You know VOO, right? That boring-but-trusted S&P 500 ETF that Warren Buffett swears by. In 2024, it delivered around 25% total return—not bad at all.
But here’s the kicker… another ETF pulling from the exact same S&P 500 universe returned almost 46% that same year. Yup, almost double the gains.
And no, it’s not some crazy leveraged fund or speculative tech gamble. It’s so quietly boring that most investors haven’t even heard of it. Yet, over the past decade, this ETF has outperformed the S&P 500 consistently—enough to make you rethink passive investing.
Why Everyone Treats VOO as the “Finish Line”
Most people buy VOO, hold forever, and never question it.

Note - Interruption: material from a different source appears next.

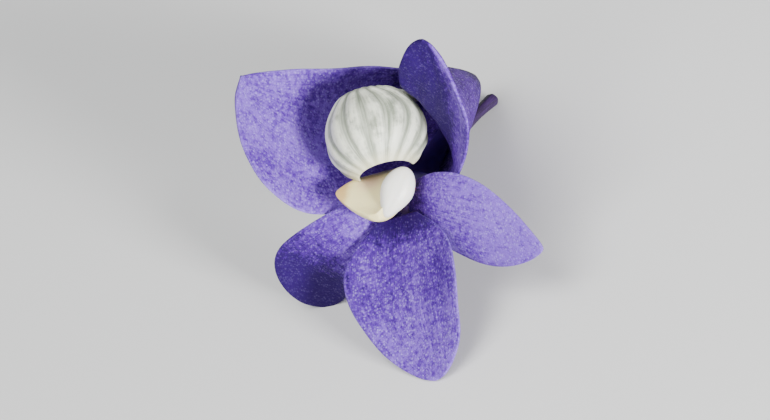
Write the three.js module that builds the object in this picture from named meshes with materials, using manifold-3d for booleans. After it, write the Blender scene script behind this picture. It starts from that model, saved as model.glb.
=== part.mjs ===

It’s stable, simple, and proven. For decades, this advice worked beautifully.
But here’s what nobody tells you: playing it safe has hidden costs.
The ETF: SPMO (Invesco S&P 500 Momentum ETF)
At first glance, it looks just like VOO—it’s still the S&P 500. But under the hood? Totally different methodology.
SPMO doesn’t hold all 500 companies. Instead, it:
Screens every S&P 500 stock twice a year (March & September)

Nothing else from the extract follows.